Before I move to the substance of my speech, I want to pay tribute to two Prime Ministers. I start with my right honourable friend Tony Blair. It is his unstinting commitment to equality, taking us from the unequal age of consent through same-sex couple adoptions, the repeal of Section 28 and civil partnerships, that has made it possible for us to be here today. I also want to pay tribute to the Prime Minister. Change requires personal courage and, on this issue, there can be no doubt that David Cameron has shown a huge amount of that. I also pay tribute to the others in the Conservative Party who have joined us on these and the Liberal Democrat Benches in our fight for equality. The vote in the other place was a source of real pride—to see so many MPs, and particularly so many Conservative MPs, add their voices to ours in a free vote—and I hope that we will see the same again today.
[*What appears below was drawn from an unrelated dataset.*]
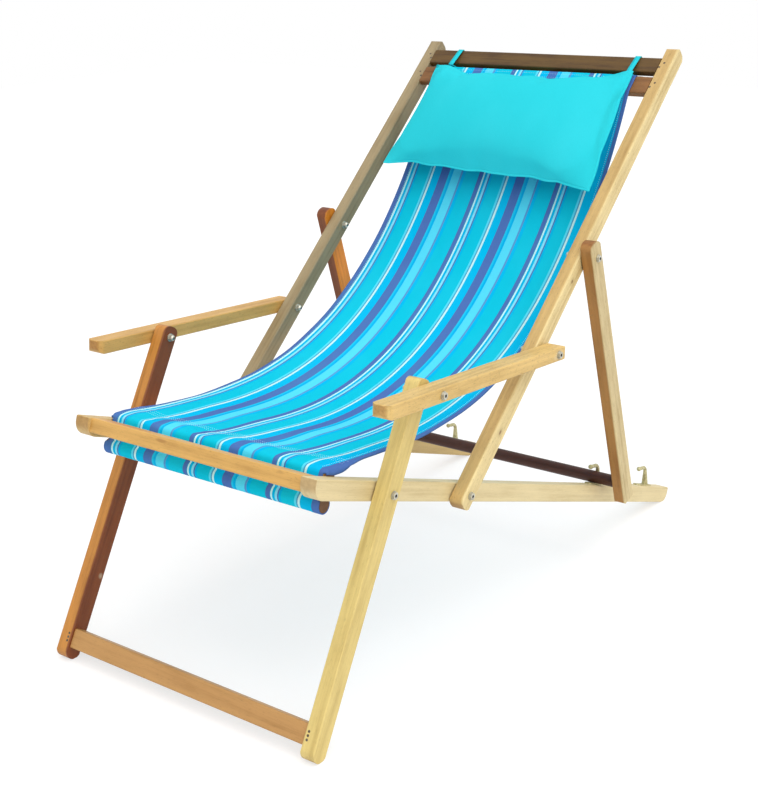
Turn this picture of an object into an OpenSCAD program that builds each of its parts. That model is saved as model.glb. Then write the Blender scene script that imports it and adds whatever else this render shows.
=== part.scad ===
// Folding deck chair: sling seat, arms, a prop frame with two hook positions and a head pillow.
// X runs across the chair and +X is the sitter's left. The sitter faces -Y. The floor is Z = 0.
// Side views are drawn in rail coordinates: x from the back pivot to the rear along the seat rail,
// y square to the rail and upwards. The links are solved there, then the whole is set on its feet.

/* [Seat rails] */
// Clear width between the two seat rails
seat_inner_w = 422; // [380:1:560]
// Thickness of a seat rail, across the chair
rail_t = 27; // [22:0.5:36]
// Depth of a seat rail
rail_h = 30; // [26:0.5:40]
// Length of a seat rail in front of the back pivot
rail_front = 365; // [350:1:420]
// Length of a seat rail behind the back pivot
rail_rear = 801; // [790:1:880]
// Rounding under both ends of a seat rail
rail_round = 22; // [10:0.5:24]

/* [Back rails] */
// Thickness of a back rail, and of a leg, across the chair
post_t = 24; // [18:0.5:32]
// Depth of a back rail
back_h = 29; // [24:0.5:38]
// Length of a back rail above the back pivot
back_above = 920; // [905:1:980]
// Length of a back rail below the back pivot
back_below = 23; // [16:0.5:30]

/* [Legs] */
// Depth of a leg
leg_h = 32; // [26:0.5:40]
// Length of a leg above the arm pivot
leg_above = 18; // [16:0.5:24]
// Length of a leg below the seat rail pivot
leg_below = 386; // [350:1:420]
// Height of the stretcher, along the leg
stretcher_h = 31; // [24:0.5:40]
// Thickness of the stretcher
stretcher_t = 20; // [14:0.5:22]
// Gap from the stretcher's lower edge to the leg's end
stretcher_lift = 18; // [14:0.5:60]
// Setback of the stretcher from the leg's front face
stretcher_setback = 4.5; // [1:0.5:6]

/* [Arms] */
// Width of an arm
arm_w = 33; // [26:0.5:60]
// Thickness of an arm
arm_h = 22; // [18:0.5:30]
// Length of an arm in front of the leg pivot
arm_front = 131; // [60:1:200]
// Length of an arm behind the back pivot
arm_rear = 20; // [16:0.5:40]

/* [Prop frame] */
// Thickness of a prop leg, across the chair
prop_t = 22; // [18:0.5:28]
// Depth of a prop leg
prop_h = 32; // [28:0.5:38]
// Length of a prop leg above its pivot
prop_above = 29; // [18:0.5:40]
// Length of a prop leg below the bar's centre
prop_below = 33; // [18:0.5:40]
// Diameter of the prop bar
bar_d = 22; // [20:0.5:25]

/* [Pivots] */
// From the back pivot to the leg pivot, along the seat rail
pivot_seat_leg = 213; // [205:0.5:220]
// From the back pivot to the arm pivot, along the back rail
pivot_back_arm = 272.5; // [266:0.5:280]
// From the back pivot to the prop pivot, along the back rail
pivot_back_prop = 465; // [455:0.5:475]
// From the seat pivot to the arm pivot, along the leg
pivot_leg_arm = 154.5; // [148:0.5:160]
// From the prop pivot to the bar's centre
pivot_prop_bar = 464; // [462:0.5:478]
// Bolt diameter
bolt_d = 6; // [5:0.5:10]
// Outer diameter of the washers
washer_d = 13; // [10:0.5:24]
// Thickness of a washer
washer_t = 1.6; // [1:0.1:2.5]
// Free space between a washer and the wood beside it
washer_play = 0.2; // [0.1:0.05:0.4]
// Radial clearance of a bolt in its hole
bolt_play = 0.1; // [0.05:0.01:0.3]

/* [Prop hooks] */
// From the back pivot to the bar's centre in the front hooks
bar_at = 500; // [490:0.5:510]
// From a front hook to the rear hook behind it
hook_pitch = 208; // [150:1:225]
// Distance of a hook from the inner face of its rail
hook_inset = 9; // [8:0.5:14]
// Thickness of a hook's rod
hook_rod_d = 7; // [4:0.1:8]
// Thickness of a hook's stem at its foot
hook_base_d = 12; // [7:0.1:13]
// Lean of a hook's stem over the bar, in degrees
hook_lean = 18; // [0:1:20]
// Inner line radius of the bend over the stem
hook_bend_r = 11; // [8:0.5:12]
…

The Bill is not about the right of one group against the rights of another. It is about love. It is about who we love and about how we express that love between one another. Marriage is not a contract based on property. It does not belong to one group of people or one group of religious organisations. It is not a contract that is based on financial advantage or disadvantage. It is a contract of love and commitment.
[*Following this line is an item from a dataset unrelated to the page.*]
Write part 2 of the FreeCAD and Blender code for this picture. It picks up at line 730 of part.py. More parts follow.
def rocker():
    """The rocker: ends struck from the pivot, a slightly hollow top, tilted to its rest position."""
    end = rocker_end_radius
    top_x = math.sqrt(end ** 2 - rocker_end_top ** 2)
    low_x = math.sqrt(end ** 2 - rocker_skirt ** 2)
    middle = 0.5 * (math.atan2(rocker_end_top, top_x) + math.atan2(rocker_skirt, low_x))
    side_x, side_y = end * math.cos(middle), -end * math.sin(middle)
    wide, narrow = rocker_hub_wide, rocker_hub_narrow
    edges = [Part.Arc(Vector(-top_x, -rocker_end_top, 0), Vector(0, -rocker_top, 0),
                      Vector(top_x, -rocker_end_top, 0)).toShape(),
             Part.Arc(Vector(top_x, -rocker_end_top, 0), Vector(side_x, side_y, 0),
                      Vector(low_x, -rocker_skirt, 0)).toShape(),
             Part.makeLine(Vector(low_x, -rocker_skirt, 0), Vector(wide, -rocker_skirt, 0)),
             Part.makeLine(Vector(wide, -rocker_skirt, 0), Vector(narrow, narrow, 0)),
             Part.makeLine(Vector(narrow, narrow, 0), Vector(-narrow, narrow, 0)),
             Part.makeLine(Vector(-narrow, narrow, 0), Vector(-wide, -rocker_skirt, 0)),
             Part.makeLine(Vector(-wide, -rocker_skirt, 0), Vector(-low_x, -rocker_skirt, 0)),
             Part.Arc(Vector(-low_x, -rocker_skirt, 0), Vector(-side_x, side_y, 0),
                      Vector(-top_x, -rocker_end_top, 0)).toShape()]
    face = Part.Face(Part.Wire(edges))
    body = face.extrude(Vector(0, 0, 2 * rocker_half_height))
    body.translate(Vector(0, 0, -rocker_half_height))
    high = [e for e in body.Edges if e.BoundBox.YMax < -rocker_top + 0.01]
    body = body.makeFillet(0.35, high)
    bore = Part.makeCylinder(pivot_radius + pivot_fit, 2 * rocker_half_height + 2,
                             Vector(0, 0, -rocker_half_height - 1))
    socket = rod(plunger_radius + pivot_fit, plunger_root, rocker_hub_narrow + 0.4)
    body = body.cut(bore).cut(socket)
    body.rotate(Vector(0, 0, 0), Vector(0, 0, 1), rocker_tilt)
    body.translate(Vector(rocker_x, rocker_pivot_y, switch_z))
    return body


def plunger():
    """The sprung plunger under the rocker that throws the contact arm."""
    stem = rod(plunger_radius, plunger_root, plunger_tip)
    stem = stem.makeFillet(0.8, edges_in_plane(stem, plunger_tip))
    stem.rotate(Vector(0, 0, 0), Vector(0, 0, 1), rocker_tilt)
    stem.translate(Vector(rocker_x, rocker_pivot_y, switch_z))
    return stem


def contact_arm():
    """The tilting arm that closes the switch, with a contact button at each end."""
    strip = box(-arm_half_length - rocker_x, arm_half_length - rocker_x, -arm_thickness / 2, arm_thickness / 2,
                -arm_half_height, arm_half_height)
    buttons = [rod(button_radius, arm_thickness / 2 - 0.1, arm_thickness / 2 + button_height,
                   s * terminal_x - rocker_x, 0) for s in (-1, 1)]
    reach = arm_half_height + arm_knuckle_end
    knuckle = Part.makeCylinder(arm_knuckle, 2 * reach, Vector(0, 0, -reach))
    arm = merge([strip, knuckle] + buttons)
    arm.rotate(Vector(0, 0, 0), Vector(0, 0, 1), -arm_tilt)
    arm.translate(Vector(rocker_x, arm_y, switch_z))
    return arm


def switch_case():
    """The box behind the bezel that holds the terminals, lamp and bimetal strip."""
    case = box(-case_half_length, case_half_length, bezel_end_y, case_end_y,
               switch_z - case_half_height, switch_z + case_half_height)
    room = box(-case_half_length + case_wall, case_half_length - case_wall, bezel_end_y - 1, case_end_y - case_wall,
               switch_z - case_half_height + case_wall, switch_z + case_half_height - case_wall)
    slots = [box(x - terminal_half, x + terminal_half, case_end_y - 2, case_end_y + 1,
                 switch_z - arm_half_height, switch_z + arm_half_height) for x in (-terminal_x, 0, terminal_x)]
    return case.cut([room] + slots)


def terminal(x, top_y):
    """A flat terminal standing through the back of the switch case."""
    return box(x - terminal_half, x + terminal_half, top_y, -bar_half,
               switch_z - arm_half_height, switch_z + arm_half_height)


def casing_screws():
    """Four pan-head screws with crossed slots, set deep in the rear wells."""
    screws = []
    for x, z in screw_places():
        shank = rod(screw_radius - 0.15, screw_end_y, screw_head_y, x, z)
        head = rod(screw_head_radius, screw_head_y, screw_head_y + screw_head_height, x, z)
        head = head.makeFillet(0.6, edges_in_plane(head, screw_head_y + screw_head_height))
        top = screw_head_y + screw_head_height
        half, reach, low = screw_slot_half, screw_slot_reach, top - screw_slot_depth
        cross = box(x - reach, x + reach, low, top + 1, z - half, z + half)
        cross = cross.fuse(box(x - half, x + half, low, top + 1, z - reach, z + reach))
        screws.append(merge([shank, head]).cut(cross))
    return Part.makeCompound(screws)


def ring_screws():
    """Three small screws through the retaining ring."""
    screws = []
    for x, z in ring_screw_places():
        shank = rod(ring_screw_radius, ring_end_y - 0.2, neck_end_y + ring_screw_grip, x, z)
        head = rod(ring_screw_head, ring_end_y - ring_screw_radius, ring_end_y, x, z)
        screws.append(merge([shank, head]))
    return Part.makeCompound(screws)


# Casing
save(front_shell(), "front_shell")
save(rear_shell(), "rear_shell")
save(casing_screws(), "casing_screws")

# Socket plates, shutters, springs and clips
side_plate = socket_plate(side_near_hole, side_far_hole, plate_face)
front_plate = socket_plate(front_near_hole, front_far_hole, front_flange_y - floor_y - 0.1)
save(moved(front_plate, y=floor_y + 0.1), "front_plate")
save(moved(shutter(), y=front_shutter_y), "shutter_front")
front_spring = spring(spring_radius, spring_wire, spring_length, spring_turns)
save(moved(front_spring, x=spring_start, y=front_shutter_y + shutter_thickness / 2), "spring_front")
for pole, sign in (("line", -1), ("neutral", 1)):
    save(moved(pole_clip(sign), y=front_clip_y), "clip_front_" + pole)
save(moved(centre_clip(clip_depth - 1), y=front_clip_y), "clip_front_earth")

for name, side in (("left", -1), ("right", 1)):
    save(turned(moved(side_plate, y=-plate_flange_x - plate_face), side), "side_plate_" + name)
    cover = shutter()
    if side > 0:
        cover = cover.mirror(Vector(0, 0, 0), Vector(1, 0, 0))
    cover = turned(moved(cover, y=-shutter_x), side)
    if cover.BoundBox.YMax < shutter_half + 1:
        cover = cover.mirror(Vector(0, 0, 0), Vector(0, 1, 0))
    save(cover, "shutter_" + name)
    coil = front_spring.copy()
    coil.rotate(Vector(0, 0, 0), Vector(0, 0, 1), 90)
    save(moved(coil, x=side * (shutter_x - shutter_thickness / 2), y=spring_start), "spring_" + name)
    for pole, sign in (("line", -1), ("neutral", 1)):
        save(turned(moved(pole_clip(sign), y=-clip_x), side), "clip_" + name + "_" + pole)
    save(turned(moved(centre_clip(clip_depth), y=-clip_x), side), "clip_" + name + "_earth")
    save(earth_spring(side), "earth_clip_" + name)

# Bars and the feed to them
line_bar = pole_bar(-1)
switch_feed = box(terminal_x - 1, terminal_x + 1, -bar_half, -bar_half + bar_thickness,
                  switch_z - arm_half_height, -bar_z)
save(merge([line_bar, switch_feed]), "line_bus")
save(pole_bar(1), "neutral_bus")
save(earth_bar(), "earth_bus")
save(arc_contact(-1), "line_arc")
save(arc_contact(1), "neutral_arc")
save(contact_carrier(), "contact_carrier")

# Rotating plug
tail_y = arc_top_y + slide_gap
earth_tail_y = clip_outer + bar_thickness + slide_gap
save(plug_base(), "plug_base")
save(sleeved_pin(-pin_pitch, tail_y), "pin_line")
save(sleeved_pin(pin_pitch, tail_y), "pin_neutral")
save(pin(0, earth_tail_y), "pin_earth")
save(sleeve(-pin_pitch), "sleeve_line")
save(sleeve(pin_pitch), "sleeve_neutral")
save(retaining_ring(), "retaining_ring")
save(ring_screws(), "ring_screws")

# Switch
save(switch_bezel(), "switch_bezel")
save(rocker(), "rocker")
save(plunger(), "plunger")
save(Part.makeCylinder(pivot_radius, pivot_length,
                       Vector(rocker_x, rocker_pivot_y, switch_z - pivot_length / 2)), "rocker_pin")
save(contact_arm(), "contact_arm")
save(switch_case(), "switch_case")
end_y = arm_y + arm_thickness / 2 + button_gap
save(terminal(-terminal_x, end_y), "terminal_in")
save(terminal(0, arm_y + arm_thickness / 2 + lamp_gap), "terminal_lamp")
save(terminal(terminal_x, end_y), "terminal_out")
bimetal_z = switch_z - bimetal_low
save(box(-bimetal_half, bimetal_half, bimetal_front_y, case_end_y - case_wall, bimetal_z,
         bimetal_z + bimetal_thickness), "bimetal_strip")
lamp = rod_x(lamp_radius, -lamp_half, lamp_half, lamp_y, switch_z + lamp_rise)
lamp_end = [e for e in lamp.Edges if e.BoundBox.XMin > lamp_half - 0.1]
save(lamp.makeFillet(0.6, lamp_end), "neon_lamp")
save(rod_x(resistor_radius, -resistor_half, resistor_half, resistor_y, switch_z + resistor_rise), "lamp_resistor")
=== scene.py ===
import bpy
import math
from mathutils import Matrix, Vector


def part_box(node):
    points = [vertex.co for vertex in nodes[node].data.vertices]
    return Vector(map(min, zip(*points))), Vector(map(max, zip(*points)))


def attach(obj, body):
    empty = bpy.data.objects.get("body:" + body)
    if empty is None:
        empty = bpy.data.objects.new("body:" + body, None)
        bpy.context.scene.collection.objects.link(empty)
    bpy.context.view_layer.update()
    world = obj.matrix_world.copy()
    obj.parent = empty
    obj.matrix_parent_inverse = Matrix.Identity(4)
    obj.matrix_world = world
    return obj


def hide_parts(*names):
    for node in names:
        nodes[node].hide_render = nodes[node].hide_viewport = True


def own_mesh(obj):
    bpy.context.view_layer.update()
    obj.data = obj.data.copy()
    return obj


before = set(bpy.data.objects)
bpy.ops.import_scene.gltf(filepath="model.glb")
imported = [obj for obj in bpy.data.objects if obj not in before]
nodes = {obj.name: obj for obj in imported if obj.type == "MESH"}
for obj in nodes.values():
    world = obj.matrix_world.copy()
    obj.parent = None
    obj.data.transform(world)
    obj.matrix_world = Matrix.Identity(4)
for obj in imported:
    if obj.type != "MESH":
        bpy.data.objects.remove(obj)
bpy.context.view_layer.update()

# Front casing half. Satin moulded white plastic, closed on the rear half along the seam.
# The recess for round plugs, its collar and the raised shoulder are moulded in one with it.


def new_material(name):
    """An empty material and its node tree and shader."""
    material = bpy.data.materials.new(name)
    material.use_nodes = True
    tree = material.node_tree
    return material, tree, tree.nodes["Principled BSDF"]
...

Some of those who have opposed this Bill have spoken passionately on the basis of deeply held religious views. I am sincerely glad that the Government have listened to their concerns and put watertight protections into the Bill. However, the Bill is equally designed to allow those religious organisations that want to marry same-sex couples to do so: the Quakers, the Liberal Jews, the Unitarian Church.

Many to whom I have spoken in the Church of England have argued that allowing same-sex couples to marry would risk the breakdown of the Anglican communion—the African churches would pull away. Last week in Nigeria, a law was passed prohibiting gay marriage and banning gay organisations with a 14-year prison sentence for anyone who advocates gay marriage—that is, people like me making arguments like these. The church should not be opposing same-sex marriage because of the African churches; the church should be supporting it because of African churches.

I want them to show the same leadership that they have shown on issues such as tackling debt and poverty. That is a fight well worth fighting. If the most reverend Primate the Archbishop of Canterbury and others on the Benches Spiritual support civil partnerships, then I, like many gay people, wait with bated breath for the liturgy to allow civil partnerships to be blessed in churches. They have talked the talk; it is now time to walk the walk.

There are also those who say, “We don’t understand why you want marriage. Civil partnership is different but equal”. It is an understandable question. However, it is an emotional response. To find the answer, they need only to have listened to those powerful speeches of their noble friends on their own Benches: the noble Baroness, Lady Barker, and the noble Lords, Lord Black of Brentwood, Lord Smith of Finsbury and Lord Browne of Madingley, yesterday. Different, in this context, is not equal. Different is different and equal is equal.

There are also those who oppose the Bill because they just do not want change. They have by and large opposed every change in equality over the past 15 years. They are the people who campaigned for Section 28, and I heard echoes of it again last night as they spun the lie that teachers will be made to promote gay marriage. They are the people who campaigned against same-sex couple adoptions, regardless of the interest of the child. They are the people who campaigned against civil partnership but find no problem with it now. For them, no argument will suffice.

That brings me neatly to the amendment of the noble Lord, Lord Dear. I am sure there are many like me who believe that this amendment is wrong in principle. It does not uphold the best traditions of this House in spirit or in the manner in which it has been managed. However, the noble Lord has put his amendment down, so vote we must. I hope that today we will demonstrate to those who seek to wreck the Bill that they will fail. I ask noble Lords to vote for the Bill because everyone deserves the right to have their love recognised equally by the state and because religious organisations should have the right to marry same-sex couples, but not the obligation to do so. I hope that noble Lords vote against the amendment because it is the right and decent thing to do.